A "Dutch Treat Reception"? RSVP: No.
04-21-2016 11:50 PM
This is a new one to me. I think it's tacky.
I have known people invited to weddings where the food is pot-luck - brought by the guests. But that is stated up-front and I think that most people enjoy bringing food to parties (at least I do). I've not been to one but I have heard they are quite fun, and sometimes held in a park or at the beach.
I think if your friends were strapped for cash, a pot-luck reception would have been the better choice.
Let us know what you decide to do @Carmie.
04-22-2016 12:04 AM
04-22-2016 12:39 AM
Well that takes the cake. . . or lack thereof!
If you can't afford a meal, get married in the afternoon and have cake and punch. There is absolutely nothing wrong with that. Elope. Get married at the church with 10 guests. I can't believe people actually expect have a "go dutch" wedding.
I think so many weddings today have simply sunk to the lowest point of manners.
04-22-2016 12:51 AM
@proudlyfromNJ wrote:
@151949 wrote:I don't go to obvious gift grab weddings and this one is screaming gift grab.Send back the RSVP that you will not be attending and absolutely do not send a gift.

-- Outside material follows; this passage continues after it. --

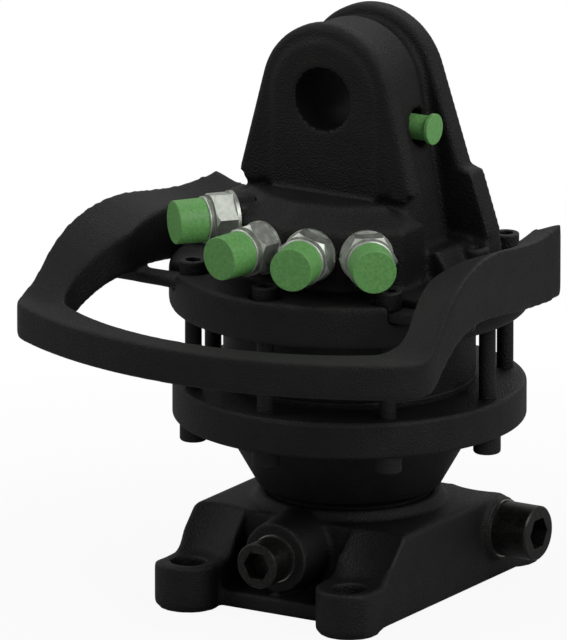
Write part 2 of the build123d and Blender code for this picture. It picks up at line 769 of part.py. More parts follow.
# Hose guard: a bowed front bar whose arms rise past the ports and hug the disc
with BuildPart() as hose_guard:
    with BuildSketch(Plane.XY.offset(guard_bar_bottom)) as band:
        with BuildLine():
            bow = ThreePointArc(
                (-guard_corner_x, guard_corner_y), (0, guard_apex_y), (guard_corner_x, guard_corner_y)
            )
            Polyline(bow @ 1, (guard_tip_x, guard_tip_y), (-guard_tip_x, guard_tip_y), bow @ 0)
        make_face()
        fillet(band.vertices().sort_by(Axis.Y)[:2], guard_corner_radius)
    extrude(amount=sky - guard_bar_bottom)
    with BuildSketch(Plane.XY.offset(guard_bar_bottom)) as gap:
        with BuildLine():
            inner_bow = ThreePointArc(
                (-guard_inner_corner_x, guard_inner_corner_y), (0, guard_inner_apex_y),
                (guard_inner_corner_x, guard_inner_corner_y),
            )
            rim_x = disc_radius + seat_gap
            right_wall = [
                (guard_waist_x, guard_waist_y), (rim_x, guard_crest_y / 2), (rim_x, guard_tip_inner_y / 2),
                (guard_tip_inner_x, guard_tip_inner_y), (guard_tip_inner_x, guard_tip_y + 1),
            ]
            left_wall = [(-x, y) for x, y in reversed(right_wall)]
            Polyline(inner_bow @ 1, *right_wall, *left_wall, inner_bow @ 0)
        make_face()
        fillet(gap.vertices().sort_by(Axis.Y)[:2], guard_inner_corner_radius)
    extrude(amount=sky - guard_bar_bottom, mode=Mode.SUBTRACT)
    # Side view: the bar lies low in front and the arms sweep up over the ports
    with BuildSketch(Plane.YZ.offset(-guard_corner_x)):
        with BuildLine():
            front_y = guard_apex_y - 1
            upper = Spline(*[(y, z) for y, z, share in crest], tangents=crest_tangents)
            lower = Spline(
                (guard_tip_y, guard_tip_bottom), (-20, guard_arm_bottom - 2), (-108, guard_arm_bottom),
                (guard_mid_y - 4, guard_bar_bottom + 12), (guard_rise_y + 8, guard_bar_bottom),
                tangents=((-1, 0.1), (-1, 0)),
            )
            Line(upper @ 1, lower @ 0)
            Polyline(lower @ 1, (front_y, guard_bar_bottom), (front_y, guard_bar_top), upper @ 0)
        make_face()
    extrude(amount=2 * guard_corner_x, mode=Mode.INTERSECT)
    add(arm_relief.part, mode=Mode.SUBTRACT)
    add(arm_relief.part.mirror(Plane.YZ), mode=Mode.SUBTRACT)
    with BuildSketch(Plane.XY.offset(guard_bar_bottom)):
        Circle(disc_radius + seat_gap)
    extrude(amount=disc_top - guard_bar_bottom + seat_gap, mode=Mode.SUBTRACT)
    for angle in ear_angles:
        extrude(ear_outline(angle, 0), amount=ear_thickness)
        with BuildSketch(Plane.XY.offset(clamp_seat(angle) - ear_thickness)):
            with Locations(on_circle(clamp_circle, angle)):
                Circle(clamp_shank_radius + seat_gap)
        extrude(amount=ear_thickness, mode=Mode.SUBTRACT)

# Clamp screws, and the round nuts under the lower ring
with BuildPart() as clamp_screws:
    screw_foot = ring_bottom - clamp_nut_height + 3
    for angle in clamp_angles:
        seat = clamp_seat(angle)
        screw_plane = Plane(origin=(*on_circle(clamp_circle, angle), seat), x_dir=(1, 0, 0), z_dir=(0, 0, 1))
        add(
            socket_screw(
                screw_plane, clamp_head_radius, clamp_head_height, clamp_shank_radius, seat - screw_foot,
                clamp_socket,
            )
        )

with BuildPart() as clamp_nuts:
    with BuildSketch(Plane.XY.offset(ring_bottom)):
        with PolarLocations(clamp_circle, clamp_count):
            Circle(clamp_head_radius)
    extrude(amount=-clamp_nut_height)
    fillet(clamp_nuts.edges().group_by(Axis.Z)[0], clamp_nut_rounding)
    with BuildSketch(Plane.XY.offset(ring_bottom)):
        with PolarLocations(clamp_circle, clamp_count):
            Circle(clamp_shank_radius + run_gap)
    extrude(amount=3 - clamp_nut_height, mode=Mode.SUBTRACT)

# Port fittings: seal, hexagon adapter and push-on cap at each of the four ports
port_parts = {}
for i in range(4):
    seat = port_plane(i)
    port_seal = washer(seat, port_seal_radius, adapter_thread_radius + seat_gap, port_seal_thickness)
    hex_seat = seat.offset(port_seal_thickness)
    with BuildPart() as port_adapter:
        with BuildSketch(hex_seat):
            RegularPolygon(
                radius=adapter_hex / 2, side_count=6, major_radius=False, rotation=port_turns[i]
            )
        extrude(amount=adapter_hex_length)
        corner_cut = Cone(
            adapter_hex / 2 + adapter_hex_length + 0.3, adapter_hex / 2 + 0.3, adapter_hex_length,
            align=(Align.CENTER, Align.CENTER, Align.MIN), mode=Mode.PRIVATE,
        )
        add(hex_seat.location * corner_cut, mode=Mode.INTERSECT)
        with BuildSketch(hex_seat):
            Circle(adapter_thread_radius)
        extrude(amount=-adapter_stub_length - port_seal_thickness)
        with BuildSketch(hex_seat):
            Circle(adapter_thread_radius)
        extrude(amount=adapter_nose_length)
        with BuildSketch(hex_seat.offset(-adapter_stub_length - port_seal_thickness)):
            Circle(adapter_bore_radius)
        extrude(amount=2 * adapter_nose_length, mode=Mode.SUBTRACT)
    cap_seat = hex_seat.offset(adapter_hex_length + cap_gap)
    with BuildPart() as port_cap:
        with BuildSketch(cap_seat):
            Circle(cap_radius)
        extrude(amount=cap_length, taper=cap_taper)
        fillet(port_cap.faces().sort_by(Axis(cap_seat.origin, cap_seat.z_dir))[-1].edges(), 0.8)
        with BuildSketch(cap_seat):
            Circle(adapter_thread_radius + run_gap)
        extrude(amount=cap_skirt, mode=Mode.SUBTRACT)
    port_parts[f"port_seal_{i + 1}"] = port_seal
    port_parts[f"port_adapter_{i + 1}"] = port_adapter.part
    port_parts[f"port_cap_{i + 1}"] = port_cap.part

# Plug of the side port
with BuildPart() as side_plug:
    head_x = side_wall_x + plug_reach
    with BuildSketch(Plane.YZ.offset(head_x)):
        with Locations((side_port_y, side_port_z)):
            Circle(plug_head_radius)
    extrude(amount=-plug_head_length)
    fillet(side_plug.edges().filter_by(GeomType.CIRCLE), 0.6)
    with BuildSketch(Plane.YZ.offset(head_x - plug_head_length)):
        with Locations((side_port_y, side_port_z)):
            Circle(side_port_thread_radius)
    extrude(amount=plug_head_length - plug_length)

pieces = {
    "base_block": base_block.part,
    "front_lock_screw": front_lock_screw,
    "front_lock_washer": front_lock_washer,
    "side_lock_screw": side_lock_screw,
    "side_lock_washer": side_lock_washer,
    "rotor_shaft": rotor_shaft.part,
    **vanes,
    "lower_ring": lower_ring.part,
    "stator_ring": stator_ring.part,
    "stator_dowels": stator_dowels.part,
    **stator_seals,
    "lower_bush": lower_bush,
    "shaft_seal": shaft_seal,
    "thrust_washer": thrust_washer,
    "upper_bush": upper_bush,
    **swivel_seals,
    "top_housing": top_housing.part,
    "hose_guard": hose_guard.part,
    "clamp_screws": clamp_screws.part,
    "clamp_nuts": clamp_nuts.part,
    **port_parts,
    "side_plug": side_plug.part,
}
for name, piece in pieces.items():
    piece.label = name
    export_step(piece, f"parts/{name}.step")
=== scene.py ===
import math

import bmesh
import bpy
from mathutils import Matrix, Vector


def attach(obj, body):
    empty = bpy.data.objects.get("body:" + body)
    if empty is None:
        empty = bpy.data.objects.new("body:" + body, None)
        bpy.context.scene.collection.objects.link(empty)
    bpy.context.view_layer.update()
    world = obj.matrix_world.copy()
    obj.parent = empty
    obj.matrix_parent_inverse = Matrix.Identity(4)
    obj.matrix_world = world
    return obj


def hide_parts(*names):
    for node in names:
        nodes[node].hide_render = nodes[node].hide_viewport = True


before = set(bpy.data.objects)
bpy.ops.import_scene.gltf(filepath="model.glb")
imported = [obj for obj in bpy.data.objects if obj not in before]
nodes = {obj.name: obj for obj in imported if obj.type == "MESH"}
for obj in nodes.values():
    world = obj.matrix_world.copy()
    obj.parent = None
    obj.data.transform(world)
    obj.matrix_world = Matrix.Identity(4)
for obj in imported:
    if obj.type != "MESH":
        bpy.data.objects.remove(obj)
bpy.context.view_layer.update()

scene = bpy.context.scene
scene.view_settings.view_transform = "Standard"

# Camera
# The photograph looks from the right of the front and a little above, through a long lens, so the
# parallels of the object hardly converge.
CAMERA_TURN = math.radians(31.5)
CAMERA_RISE = math.radians(15.3)
CAMERA_DISTANCE = 12.0
CAMERA_TARGET = Vector((-0.0365, -0.0224, 0.1768))
CAMERA_FAR_END = 200
SENSOR_WIDTH = 36
PHOTO_LONG_SIDE = 640
PIXELS_PER_METRE = 1543

camera_data = bpy.data.cameras.new("camera")
camera_data.sensor_width = SENSOR_WIDTH
camera_data.lens = SENSOR_WIDTH * PIXELS_PER_METRE * CAMERA_DISTANCE / PHOTO_LONG_SIDE
camera_data.clip_end = CAMERA_FAR_END
camera = bpy.data.objects.new("camera", camera_data)
scene.collection.objects.link(camera)
sight = Vector((
    math.sin(CAMERA_TURN) * math.cos(CAMERA_RISE),
    -math.cos(CAMERA_TURN) * math.cos(CAMERA_RISE),
    math.sin(CAMERA_RISE),
))
camera.location = CAMERA_TARGET + sight * CAMERA_DISTANCE
camera.rotation_euler = sight.to_track_quat("Z", "Y").to_euler()
scene.camera = camera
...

I don't know anyone who would have a "gift grab" wedding thank goodness. My friends are not like that.
Mine aren't either. I've never heard the term "gift grab" except on these forums, and I've never been invited to a wedding that ever - by the wildest stretch of the imagination - felt like a gift grab.

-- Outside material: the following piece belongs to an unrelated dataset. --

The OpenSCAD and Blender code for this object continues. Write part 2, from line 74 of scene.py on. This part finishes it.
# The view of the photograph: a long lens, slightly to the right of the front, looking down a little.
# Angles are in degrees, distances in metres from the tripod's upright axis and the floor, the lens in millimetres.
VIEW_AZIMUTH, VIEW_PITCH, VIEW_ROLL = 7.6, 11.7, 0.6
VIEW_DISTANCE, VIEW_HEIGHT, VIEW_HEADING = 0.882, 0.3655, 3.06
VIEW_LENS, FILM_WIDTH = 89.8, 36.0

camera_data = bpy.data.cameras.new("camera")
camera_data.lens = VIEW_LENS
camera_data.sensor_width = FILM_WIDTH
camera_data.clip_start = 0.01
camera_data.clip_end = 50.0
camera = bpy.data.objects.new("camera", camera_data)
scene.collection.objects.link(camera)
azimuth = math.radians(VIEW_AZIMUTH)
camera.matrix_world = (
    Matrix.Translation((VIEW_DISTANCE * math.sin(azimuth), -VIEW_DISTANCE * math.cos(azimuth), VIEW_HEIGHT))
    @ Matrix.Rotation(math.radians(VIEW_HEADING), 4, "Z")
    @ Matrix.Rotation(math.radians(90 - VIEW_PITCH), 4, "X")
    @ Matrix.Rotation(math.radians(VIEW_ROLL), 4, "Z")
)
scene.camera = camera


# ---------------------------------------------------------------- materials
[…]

And I have been to a lot of weddings!!
04-22-2016 12:59 AM
There is a time and a place for guests to pay for their meal. It is NOT at a wedding reception. The bride and groom should provide whatever THEY can afford for their guests, even if just cake and mints.
04-22-2016 01:12 AM - edited 04-22-2016 10:43 AM
I just googled it and there's a lot of things that come up about it .... as though it's a normal option. It's a new one to me.